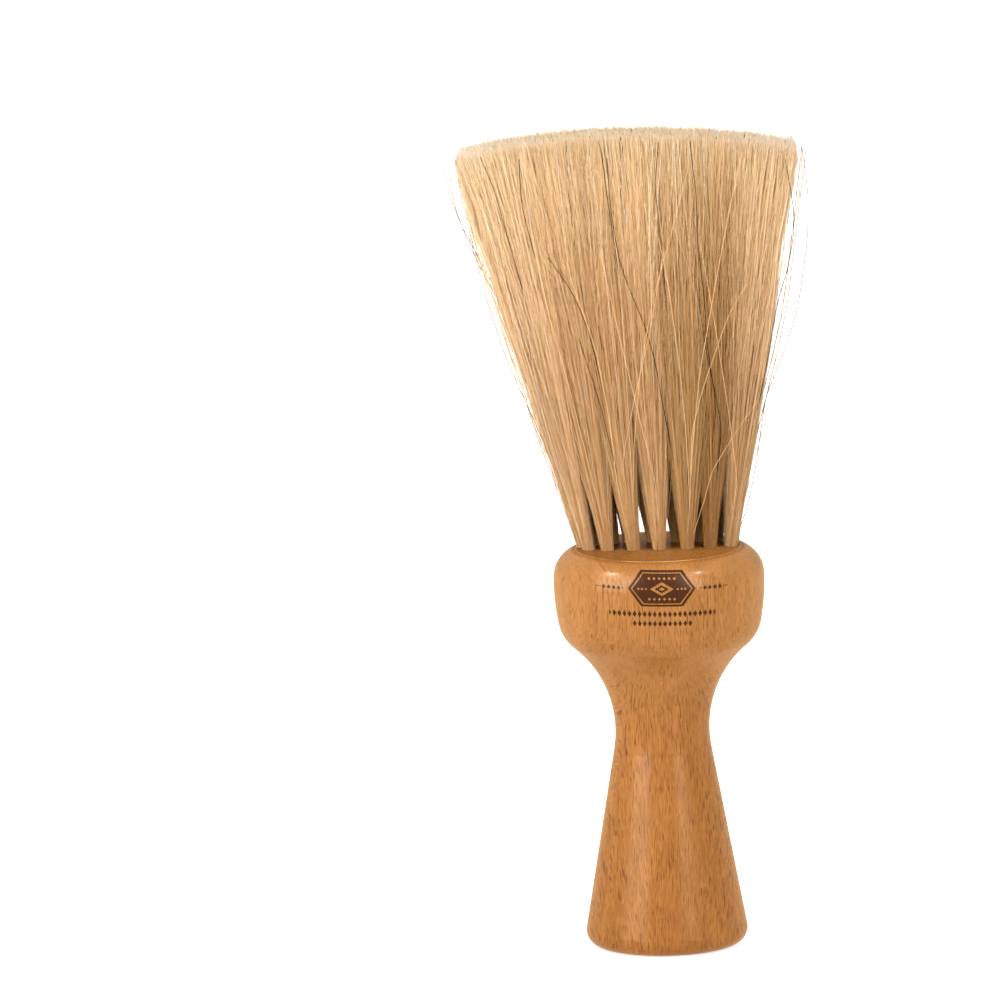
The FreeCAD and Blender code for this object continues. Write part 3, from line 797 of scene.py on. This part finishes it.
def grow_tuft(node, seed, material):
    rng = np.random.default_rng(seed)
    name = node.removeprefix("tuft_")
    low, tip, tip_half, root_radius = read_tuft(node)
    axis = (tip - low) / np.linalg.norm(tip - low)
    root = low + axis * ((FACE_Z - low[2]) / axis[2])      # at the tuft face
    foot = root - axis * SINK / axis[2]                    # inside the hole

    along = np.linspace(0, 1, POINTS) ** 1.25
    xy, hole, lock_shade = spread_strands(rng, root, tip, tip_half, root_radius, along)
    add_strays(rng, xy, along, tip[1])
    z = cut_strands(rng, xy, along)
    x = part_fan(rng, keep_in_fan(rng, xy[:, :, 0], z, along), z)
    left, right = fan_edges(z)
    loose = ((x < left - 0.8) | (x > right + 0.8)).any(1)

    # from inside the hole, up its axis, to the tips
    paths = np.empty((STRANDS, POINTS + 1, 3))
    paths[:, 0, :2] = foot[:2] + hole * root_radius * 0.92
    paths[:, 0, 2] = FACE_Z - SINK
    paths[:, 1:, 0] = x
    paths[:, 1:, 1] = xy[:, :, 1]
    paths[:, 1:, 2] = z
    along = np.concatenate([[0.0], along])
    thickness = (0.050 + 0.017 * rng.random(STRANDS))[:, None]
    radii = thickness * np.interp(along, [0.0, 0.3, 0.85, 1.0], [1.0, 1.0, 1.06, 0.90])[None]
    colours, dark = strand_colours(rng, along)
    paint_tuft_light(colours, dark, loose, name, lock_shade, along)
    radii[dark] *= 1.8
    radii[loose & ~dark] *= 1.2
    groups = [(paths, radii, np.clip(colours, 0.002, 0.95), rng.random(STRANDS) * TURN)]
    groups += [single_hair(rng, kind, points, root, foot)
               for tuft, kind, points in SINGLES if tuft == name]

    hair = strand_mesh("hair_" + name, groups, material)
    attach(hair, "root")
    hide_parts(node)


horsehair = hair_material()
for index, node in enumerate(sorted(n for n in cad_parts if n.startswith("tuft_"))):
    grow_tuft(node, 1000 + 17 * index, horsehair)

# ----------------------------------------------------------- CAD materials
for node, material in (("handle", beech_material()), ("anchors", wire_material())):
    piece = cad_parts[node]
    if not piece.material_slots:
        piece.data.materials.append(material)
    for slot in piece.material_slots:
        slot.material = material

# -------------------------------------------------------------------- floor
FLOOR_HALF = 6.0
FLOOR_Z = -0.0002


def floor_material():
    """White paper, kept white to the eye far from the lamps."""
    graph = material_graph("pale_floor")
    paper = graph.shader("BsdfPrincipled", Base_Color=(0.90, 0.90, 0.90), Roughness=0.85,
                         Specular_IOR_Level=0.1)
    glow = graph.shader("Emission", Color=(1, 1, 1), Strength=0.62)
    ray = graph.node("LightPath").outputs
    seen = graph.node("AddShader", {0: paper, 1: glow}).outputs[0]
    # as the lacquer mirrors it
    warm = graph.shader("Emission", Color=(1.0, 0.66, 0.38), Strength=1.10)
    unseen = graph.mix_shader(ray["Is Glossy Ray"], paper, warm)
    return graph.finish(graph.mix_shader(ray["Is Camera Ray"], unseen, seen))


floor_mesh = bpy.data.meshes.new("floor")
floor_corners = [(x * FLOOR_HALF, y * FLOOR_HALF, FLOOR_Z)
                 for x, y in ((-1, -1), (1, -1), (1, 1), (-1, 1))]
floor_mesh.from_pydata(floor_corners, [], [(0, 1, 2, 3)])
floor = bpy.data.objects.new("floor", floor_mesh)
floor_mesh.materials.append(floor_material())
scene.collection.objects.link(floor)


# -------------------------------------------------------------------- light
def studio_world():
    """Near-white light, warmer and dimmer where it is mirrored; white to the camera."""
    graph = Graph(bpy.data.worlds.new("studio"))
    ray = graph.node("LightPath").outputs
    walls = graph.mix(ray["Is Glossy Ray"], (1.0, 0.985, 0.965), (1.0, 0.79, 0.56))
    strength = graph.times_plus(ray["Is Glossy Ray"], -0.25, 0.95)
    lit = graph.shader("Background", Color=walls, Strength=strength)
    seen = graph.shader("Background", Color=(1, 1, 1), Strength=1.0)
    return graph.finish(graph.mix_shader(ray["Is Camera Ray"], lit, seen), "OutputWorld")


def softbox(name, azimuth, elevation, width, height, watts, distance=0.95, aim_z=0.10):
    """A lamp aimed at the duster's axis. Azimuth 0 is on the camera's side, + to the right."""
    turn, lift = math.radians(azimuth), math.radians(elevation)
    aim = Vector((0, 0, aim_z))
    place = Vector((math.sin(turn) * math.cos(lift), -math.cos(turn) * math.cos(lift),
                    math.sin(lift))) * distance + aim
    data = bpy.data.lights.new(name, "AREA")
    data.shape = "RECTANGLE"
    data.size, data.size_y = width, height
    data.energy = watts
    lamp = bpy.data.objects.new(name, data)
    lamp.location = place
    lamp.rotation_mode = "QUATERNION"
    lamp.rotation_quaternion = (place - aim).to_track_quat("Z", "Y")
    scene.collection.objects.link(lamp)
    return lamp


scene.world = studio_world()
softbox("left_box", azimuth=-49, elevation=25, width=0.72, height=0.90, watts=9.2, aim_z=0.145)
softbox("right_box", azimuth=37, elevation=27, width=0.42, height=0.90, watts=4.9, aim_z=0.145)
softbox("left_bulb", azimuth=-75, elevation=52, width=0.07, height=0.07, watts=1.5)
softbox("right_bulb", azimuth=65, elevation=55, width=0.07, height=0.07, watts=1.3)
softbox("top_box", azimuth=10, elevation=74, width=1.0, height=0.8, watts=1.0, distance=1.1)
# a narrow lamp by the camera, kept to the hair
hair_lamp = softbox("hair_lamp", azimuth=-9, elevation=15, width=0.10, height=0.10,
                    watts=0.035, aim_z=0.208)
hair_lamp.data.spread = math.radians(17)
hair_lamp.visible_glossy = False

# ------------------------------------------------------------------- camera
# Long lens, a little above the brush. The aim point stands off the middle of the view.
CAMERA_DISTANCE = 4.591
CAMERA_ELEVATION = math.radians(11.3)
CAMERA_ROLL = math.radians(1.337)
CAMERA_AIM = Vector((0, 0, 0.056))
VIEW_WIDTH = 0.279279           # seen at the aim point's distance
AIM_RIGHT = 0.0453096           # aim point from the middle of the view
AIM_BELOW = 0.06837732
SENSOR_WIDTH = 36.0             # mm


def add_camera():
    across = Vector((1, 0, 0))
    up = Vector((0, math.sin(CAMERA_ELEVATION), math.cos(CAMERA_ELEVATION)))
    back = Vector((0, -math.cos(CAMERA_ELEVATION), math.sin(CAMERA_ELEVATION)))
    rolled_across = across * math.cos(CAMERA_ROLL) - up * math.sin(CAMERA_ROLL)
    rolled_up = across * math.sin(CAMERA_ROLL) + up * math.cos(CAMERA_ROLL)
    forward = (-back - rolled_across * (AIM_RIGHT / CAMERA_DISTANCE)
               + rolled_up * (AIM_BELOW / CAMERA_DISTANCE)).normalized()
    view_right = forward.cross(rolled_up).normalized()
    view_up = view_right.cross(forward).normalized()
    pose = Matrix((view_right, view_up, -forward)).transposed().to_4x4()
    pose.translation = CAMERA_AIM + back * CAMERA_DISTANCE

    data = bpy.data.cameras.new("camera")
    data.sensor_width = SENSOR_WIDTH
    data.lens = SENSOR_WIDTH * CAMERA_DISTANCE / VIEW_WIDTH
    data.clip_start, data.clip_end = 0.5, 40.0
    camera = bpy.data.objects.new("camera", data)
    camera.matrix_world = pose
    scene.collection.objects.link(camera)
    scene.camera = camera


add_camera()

◆ To do ◆
Print from the first line through the line that contains "loose = ((x", please, including both, and leave out every line outside that stretch.

◆ Expected answer ◆
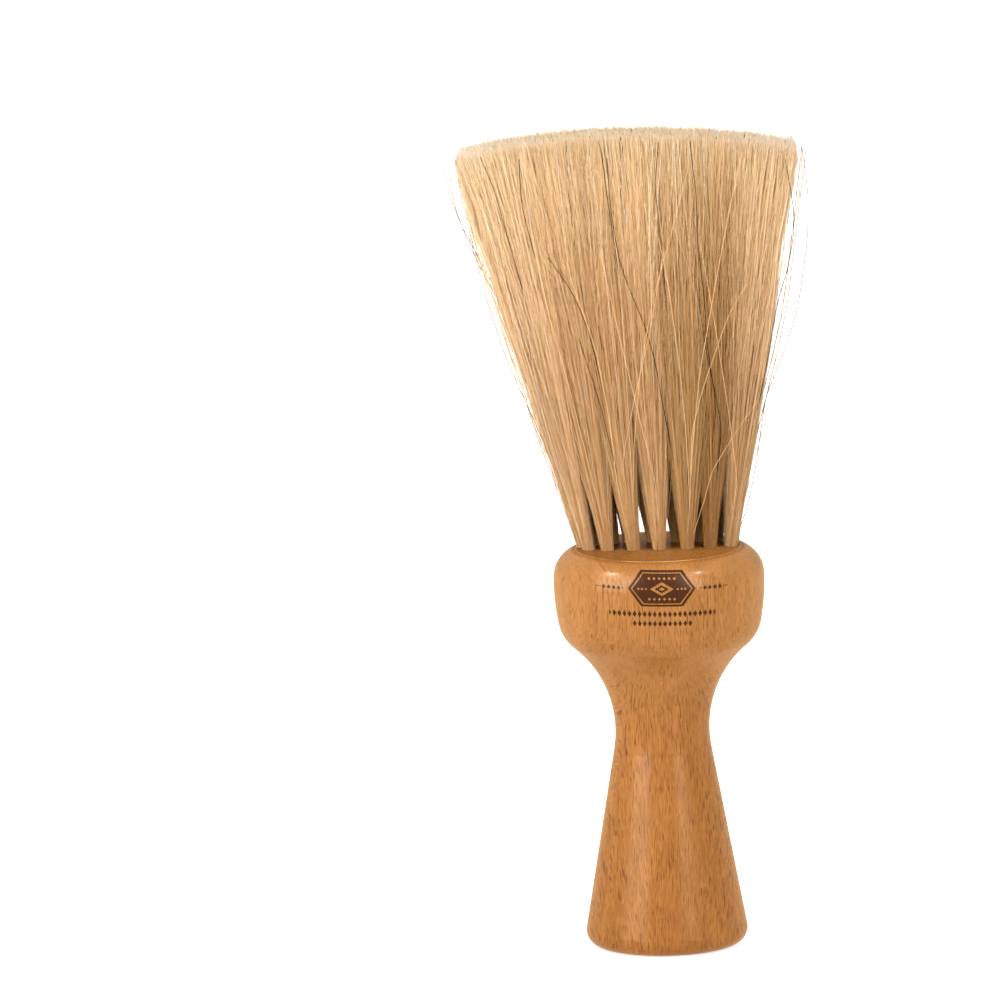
The FreeCAD and Blender code for this object continues. Write part 3, from line 797 of scene.py on. This part finishes it.
def grow_tuft(node, seed, material):
    rng = np.random.default_rng(seed)
    name = node.removeprefix("tuft_")
    low, tip, tip_half, root_radius = read_tuft(node)
    axis = (tip - low) / np.linalg.norm(tip - low)
    root = low + axis * ((FACE_Z - low[2]) / axis[2])      # at the tuft face
    foot = root - axis * SINK / axis[2]                    # inside the hole

    along = np.linspace(0, 1, POINTS) ** 1.25
    xy, hole, lock_shade = spread_strands(rng, root, tip, tip_half, root_radius, along)
    add_strays(rng, xy, along, tip[1])
    z = cut_strands(rng, xy, along)
    x = part_fan(rng, keep_in_fan(rng, xy[:, :, 0], z, along), z)
    left, right = fan_edges(z)
    loose = ((x < left - 0.8) | (x > right + 0.8)).any(1)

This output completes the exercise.